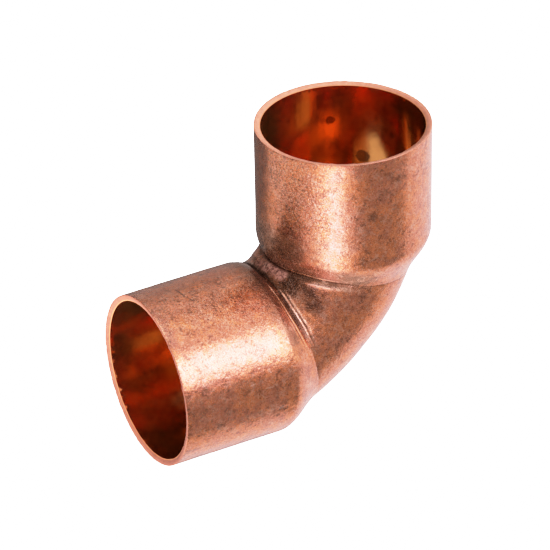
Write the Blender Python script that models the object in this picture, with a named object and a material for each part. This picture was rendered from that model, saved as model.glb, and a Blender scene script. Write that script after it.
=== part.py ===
"""A 90 degree copper elbow for 22 mm water pipe, with a solder socket at each end.

The elbow is one length of copper tube, bent, sized and opened out at both ends, so it is
one closed shell. +Z is up. One socket opens upwards and the other one opens towards -X,
and the shell is symmetric about the XZ plane. The two halves meet at the bend's own mid
plane and are nearly mirror images across it: the side half's socket is a little deeper.
Each section of the tube is an ellipse through two points: one on the inside line of the
bend and one on its back line.
"""
import math
from collections import namedtuple

import bmesh
import bpy
from mathutils import Vector

MM = 0.001

# A standard 22 mm tube slides into the bore of each socket.
BORE_RADIUS = 11.06 * MM
SOCKET_WALL = 0.92 * MM
SOCKET_RADIUS = BORE_RADIUS + SOCKET_WALL
CENTRE_TO_FACE = 30.9 * MM

# The shoulder narrows from the straight socket, which has this depth, to a crease. The
# crease's points on the inside line and on the back line are (x, z) from the crossing of
# the socket axes, with the half turned so that its socket opens upwards.
Half = namedtuple("Half", "socket_depth crease_inside crease_back")
UPPER_HALF = Half(15.6 * MM, (-11.50 * MM, 13.35 * MM), (8.75 * MM, 8.86 * MM))
SIDE_HALF = Half(16.4 * MM, (-11.65 * MM, 13.15 * MM), (8.75 * MM, 8.45 * MM))
CREASE_HALF_WIDTH = 9.95 * MM

# The middle of the bend is narrower again. Its points lie on the bend's mid plane.
BEND_INSIDE = (-12.43 * MM, 12.43 * MM)
BEND_BACK = (1.74 * MM, -1.74 * MM)
BEND_HALF_WIDTH = 9.80 * MM
BEND_WALL = 0.98 * MM

# The back line leaves the crease at this angle from the vertical.
BACK_LEAN = math.radians(26.0)

# The cut end of a socket is a flat ring between a rounded edge and a bevel in the bore.
RIM_ROUND = 0.12 * MM
BEVEL_WIDTH = 0.38 * MM
BEVEL_DEPTH = 0.30 * MM

SIDES = 44
ROUND_STEPS = 2
SHOULDER_STEPS = 7
BEND_STEPS = 5

# The elbow's lowest line is at the height zero, and its box is centred over the origin.
AXES_CROSSING = Vector(((CENTRE_TO_FACE - SOCKET_RADIUS) / 2, 0.0, SOCKET_RADIUS))

COPPER_COLOUR = (0.62, 0.30, 0.19, 1.0)


def mix(start, end, share):
    return start + (end - start) * share


def mix_points(start, end, share):
    return mix(start[0], end[0], share), mix(start[1], end[1], share)


def shoulder_fall(share):
    """How much of the narrowing has happened: slow at both ends of the shoulder."""
    smooth = share * share * (3.0 - 2.0 * share)
    return 0.5 * share ** 1.5 + 0.5 * smooth


def socket_section(height, inset=0.0):
    """Inside point, back point, half width and wall of a round section of the socket."""
    radius = SOCKET_RADIUS - inset
    return (-radius, height), (radius, height), radius, SOCKET_WALL - inset


def shoulder_section(half, share):
    start = CENTRE_TO_FACE - half.socket_depth
    fall = shoulder_fall(share)
    crease_inside, crease_back = half.crease_inside, half.crease_back
    inside = mix(-SOCKET_RADIUS, crease_inside[0], fall), mix(start, crease_inside[1], share)
    back = mix(SOCKET_RADIUS, crease_back[0], fall), mix(start, crease_back[1], share)
    wall = mix(SOCKET_WALL, BEND_WALL, share)
    return inside, back, mix(SOCKET_RADIUS, CREASE_HALF_WIDTH, fall), wall


def bend_section(half, share):
    """A section between the crease (0) and the middle of the bend (1)."""
    lean = Vector((-math.sin(BACK_LEAN), -math.cos(BACK_LEAN)))
    crease = Vector(half.crease_back)
    middle = Vector(BEND_BACK)
    # The back line crosses the mid plane at a right angle. Its guide point is where the
    # tangents at the crease and at the mid plane meet.
    gap = (middle.x - middle.y) - (crease.x - crease.y)
    guide = crease + lean * (gap / (lean.x - lean.y))
    back = crease * (1 - share) ** 2 + guide * 2 * share * (1 - share) + middle * share ** 2
    inside = mix_points(half.crease_inside, BEND_INSIDE, share)
    half_width = mix(CREASE_HALF_WIDTH, BEND_HALF_WIDTH, share * (2.0 - share))
    return inside, tuple(back), half_width, BEND_WALL


def section_ring(section, depth=0.0):
    """The corners of a section's ellipse, at a depth below the outer surface."""
    inside, back, half_width, _ = section
    inside = Vector((inside[0], 0.0, inside[1]))
    back = Vector((back[0], 0.0, back[1]))
    across = (back - inside) / 2
    across -= across.normalized() * depth
    side = Vector((0.0, half_width - depth, 0.0))
    centre = (inside + back) / 2
    turns = (math.tau * step / SIDES for step in range(SIDES))
    return [centre + across * math.cos(turn) + side * math.sin(turn) for turn in turns]


def path_sections(half):
    """The sections of a half below its rim, down to the middle of the bend."""
    sections = [socket_section(CENTRE_TO_FACE - half.socket_depth)]
    shoulder_shares = (step / SHOULDER_STEPS for step in range(1, SHOULDER_STEPS + 1))
    sections += [shoulder_section(half, share) for share in shoulder_shares]
    bend_shares = (step / BEND_STEPS for step in range(1, BEND_STEPS + 1))
    sections += [bend_section(half, share) for share in bend_shares]
    return sections


def outer_rings(half):
    rings = []
    for step in range(ROUND_STEPS + 1):
        turn = math.pi / 2 * step / ROUND_STEPS
        inset = RIM_ROUND * (1.0 - math.sin(turn))
        drop = RIM_ROUND * (1.0 - math.cos(turn))
        rings.append(section_ring(socket_section(CENTRE_TO_FACE - drop, inset)))
    return rings + [section_ring(section) for section in path_sections(half)]


def inner_rings(half):
    """The bore, from the inner edge of the rim's flat ring to the middle of the bend."""
    edge = socket_section(CENTRE_TO_FACE)
    bevel_foot = socket_section(CENTRE_TO_FACE - BEVEL_DEPTH)
    rings = [section_ring(edge, SOCKET_WALL - BEVEL_WIDTH), section_ring(bevel_foot, SOCKET_WALL)]
    return rings + [section_ring(section, section[3]) for section in path_sections(half)]


def mirrored(ring):
    """The same ring in the other half, across the bend's mid plane."""
    return [Vector((-corner.z, corner.y, -corner.x)) for corner in ring]


def whole_length(rings_of):
    """Rings from the upward socket to the side socket; the halves share the middle one."""
    side_rings = rings_of(SIDE_HALF)[:-1]
    return rings_of(UPPER_HALF) + [mirrored(ring) for ring in reversed(side_rings)]


def copper():
    material = bpy.data.materials.new("copper")
    material.use_nodes = True
    shader = material.node_tree.nodes["Principled BSDF"]
    shader.inputs["Base Color"].default_value = COPPER_COLOUR
    shader.inputs["Metallic"].default_value = 1.0
    shader.inputs["Roughness"].default_value = 0.36
    return material


def build_elbow():
    rings = whole_length(outer_rings) + whole_length(inner_rings)[::-1]
    mesh_builder = bmesh.new()
    corners = [[mesh_builder.verts.new(corner) for corner in ring] for ring in rings]
    for index, ring in enumerate(corners):
        following = corners[(index + 1) % len(corners)]
        for side in range(SIDES):
            after = (side + 1) % SIDES
            mesh_builder.faces.new((ring[side], ring[after], following[after], following[side]))
    bmesh.ops.recalc_face_normals(mesh_builder, faces=mesh_builder.faces)
    mesh = bpy.data.meshes.new("elbow_body")
    mesh_builder.to_mesh(mesh)
    mesh_builder.free()
    mesh.shade_smooth()
    mesh.set_sharp_from_angle(angle=math.radians(30.0))
    mesh.materials.append(copper())
    elbow = bpy.data.objects.new("elbow_body", mesh)
    elbow.location = AXES_CROSSING
    bpy.context.scene.collection.objects.link(elbow)
    return elbow


def main():
    for old in list(bpy.data.objects):
        bpy.data.objects.remove(old, do_unlink=True)
    build_elbow()


main()
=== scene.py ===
"""Looks of the copper elbow: its fine surface, the copper, the studio and the camera."""

import math
from collections import namedtuple

import bpy
import numpy as np
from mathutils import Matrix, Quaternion, Vector, noise


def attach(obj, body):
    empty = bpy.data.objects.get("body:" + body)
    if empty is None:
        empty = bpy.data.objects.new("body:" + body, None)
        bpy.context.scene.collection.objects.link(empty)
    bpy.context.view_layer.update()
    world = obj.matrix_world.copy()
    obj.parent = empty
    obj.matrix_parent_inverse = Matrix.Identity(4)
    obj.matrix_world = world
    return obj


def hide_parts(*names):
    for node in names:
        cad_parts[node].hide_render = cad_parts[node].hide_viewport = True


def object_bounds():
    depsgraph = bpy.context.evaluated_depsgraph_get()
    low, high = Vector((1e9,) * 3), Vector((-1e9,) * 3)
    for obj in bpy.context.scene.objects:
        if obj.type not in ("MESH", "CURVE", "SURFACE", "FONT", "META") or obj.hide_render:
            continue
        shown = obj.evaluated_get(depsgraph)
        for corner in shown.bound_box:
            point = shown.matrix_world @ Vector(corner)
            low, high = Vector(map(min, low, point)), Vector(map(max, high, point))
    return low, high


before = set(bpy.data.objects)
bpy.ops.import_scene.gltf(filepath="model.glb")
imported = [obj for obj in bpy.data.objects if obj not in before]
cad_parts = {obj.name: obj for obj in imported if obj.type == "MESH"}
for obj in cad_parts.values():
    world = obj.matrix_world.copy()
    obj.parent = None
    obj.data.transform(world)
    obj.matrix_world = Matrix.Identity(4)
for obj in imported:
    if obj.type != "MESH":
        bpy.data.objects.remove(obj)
cad_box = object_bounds()

MM = 0.001

# The driving sizes come from the frame's box; the others repeat the CAD's own, from the
# crossing of the two socket axes.
SOCKET_RADIUS = (cad_box[1].y - cad_box[0].y) / 2
CENTRE_TO_FACE = cad_box[1].z - SOCKET_RADIUS
CROSSING = Vector((cad_box[1].x - SOCKET_RADIUS, 0.0, SOCKET_RADIUS))
SOCKET_WALL = 0.92 * MM
Half = namedtuple("Half", "name socket_depth crease_inside crease_back")
UPPER_HALF = Half("upper", 15.6 * MM, (-11.50 * MM, 13.35 * MM), (8.75 * MM, 8.86 * MM))
SIDE_HALF = Half("side", 16.4 * MM, (-11.65 * MM, 13.15 * MM), (8.75 * MM, 8.45 * MM))
CREASE_HALF_WIDTH = 9.95 * MM
BEND_INSIDE = (-12.43 * MM, 12.43 * MM)
BEND_BACK = (1.74 * MM, -1.74 * MM)
BEND_HALF_WIDTH = 9.80 * MM
BEND_WALL = 0.98 * MM
BACK_LEAN = math.radians(26.0)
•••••
Short exercise: Include the first line, the line containing "at each end.", and every line between them, copied exactly from the material above; output no other line.

Solution to this task:
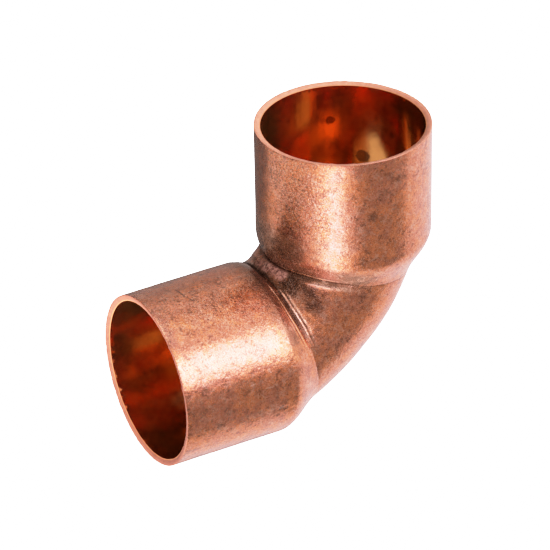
Write the Blender Python script that models the object in this picture, with a named object and a material for each part. This picture was rendered from that model, saved as model.glb, and a Blender scene script. Write that script after it.
=== part.py ===
"""A 90 degree copper elbow for 22 mm water pipe, with a solder socket at each end.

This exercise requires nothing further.